__DIRECTIONS__:
Give back the lines exactly, from the first one to the line with "# than one material", both ends included.

-- Begin --

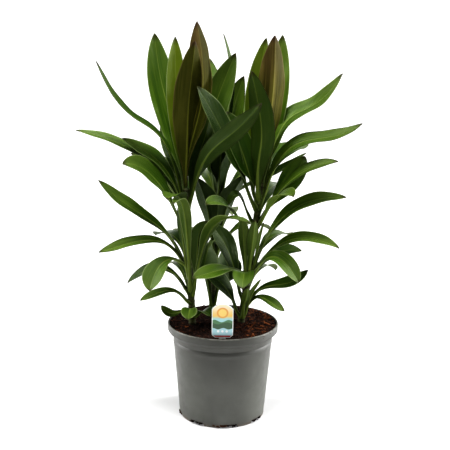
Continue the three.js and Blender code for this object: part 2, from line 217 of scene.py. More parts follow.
def cloud(tree, place, scale, detail=3.0, stretch=(1, 1, 1)):
    """Soft noise from 0 to 1, stretched along the axes."""
    mapping = add_node(tree, "ShaderNodeMapping")
    feed(tree, place, mapping.inputs["Vector"])
    feed(tree, stretch, mapping.inputs["Scale"])
    node = add_node(tree, "ShaderNodeTexNoise")
    feed(tree, mapping.outputs[0], node.inputs["Vector"])
    feed(tree, scale, node.inputs["Scale"])
    feed(tree, detail, node.inputs["Detail"])
    return node.outputs["Fac"]


def srgb(red, green, blue):
    """A colour as a screen shows it, from 0 to 255, made linear for the shader."""
    parts = [c / 255 for c in (red, green, blue)]
    linear = [c / 12.92 if c <= 0.04045 else ((c + 0.055) / 1.055) ** 2.4 for c in parts]
    return (*linear, 1.0)


def paints(**colours):
    """Several colours by name, each as a screen shows it."""
    return {name: srgb(*parts) for name, parts in colours.items()}


print("mid grey for the shader:", round(srgb(128, 128, 128)[0], 3))

# %% [markdown]
# A material here is one Principled shader and what feeds it. Patterns read Object coordinates, which hold
# still because every piece's place is in its mesh, or an attribute where they follow a leaf. What more
# than one material uses is a node group, and a group's sockets are named when it is made.

# %% Material helpers
def new_material(name, roughness, **sockets):
    """A material with one Principled shader. Other sockets are set directly on it."""
    material = bpy.data.materials.new(name)
    material.use_nodes = True
    tree = material.node_tree
    shader = tree.nodes["Principled BSDF"]
    shader.inputs["Roughness"].default_value = roughness
    for label, value in sockets.items():
        shader.inputs[label.replace("_", " ")].default_value = value
    return material, tree, shader.inputs


def own_place(tree):
    return add_node(tree, "ShaderNodeTexCoord").outputs["Object"]


def attribute(tree, name, output="Fac"):
    return add_node(tree, "ShaderNodeAttribute", attribute_name=name).outputs[output]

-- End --

__TASK RESPONSE__:
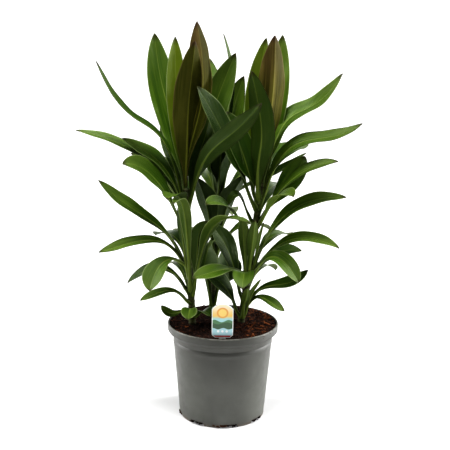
Continue the three.js and Blender code for this object: part 2, from line 217 of scene.py. More parts follow.
def cloud(tree, place, scale, detail=3.0, stretch=(1, 1, 1)):
    """Soft noise from 0 to 1, stretched along the axes."""
    mapping = add_node(tree, "ShaderNodeMapping")
    feed(tree, place, mapping.inputs["Vector"])
    feed(tree, stretch, mapping.inputs["Scale"])
    node = add_node(tree, "ShaderNodeTexNoise")
    feed(tree, mapping.outputs[0], node.inputs["Vector"])
    feed(tree, scale, node.inputs["Scale"])
    feed(tree, detail, node.inputs["Detail"])
    return node.outputs["Fac"]


def srgb(red, green, blue):
    """A colour as a screen shows it, from 0 to 255, made linear for the shader."""
    parts = [c / 255 for c in (red, green, blue)]
    linear = [c / 12.92 if c <= 0.04045 else ((c + 0.055) / 1.055) ** 2.4 for c in parts]
    return (*linear, 1.0)


def paints(**colours):
    """Several colours by name, each as a screen shows it."""
    return {name: srgb(*parts) for name, parts in colours.items()}


print("mid grey for the shader:", round(srgb(128, 128, 128)[0], 3))

# %% [markdown]
# A material here is one Principled shader and what feeds it. Patterns read Object coordinates, which hold
# still because every piece's place is in its mesh, or an attribute where they follow a leaf. What more
# than one material uses is a node group, and a group's sockets are named when it is made.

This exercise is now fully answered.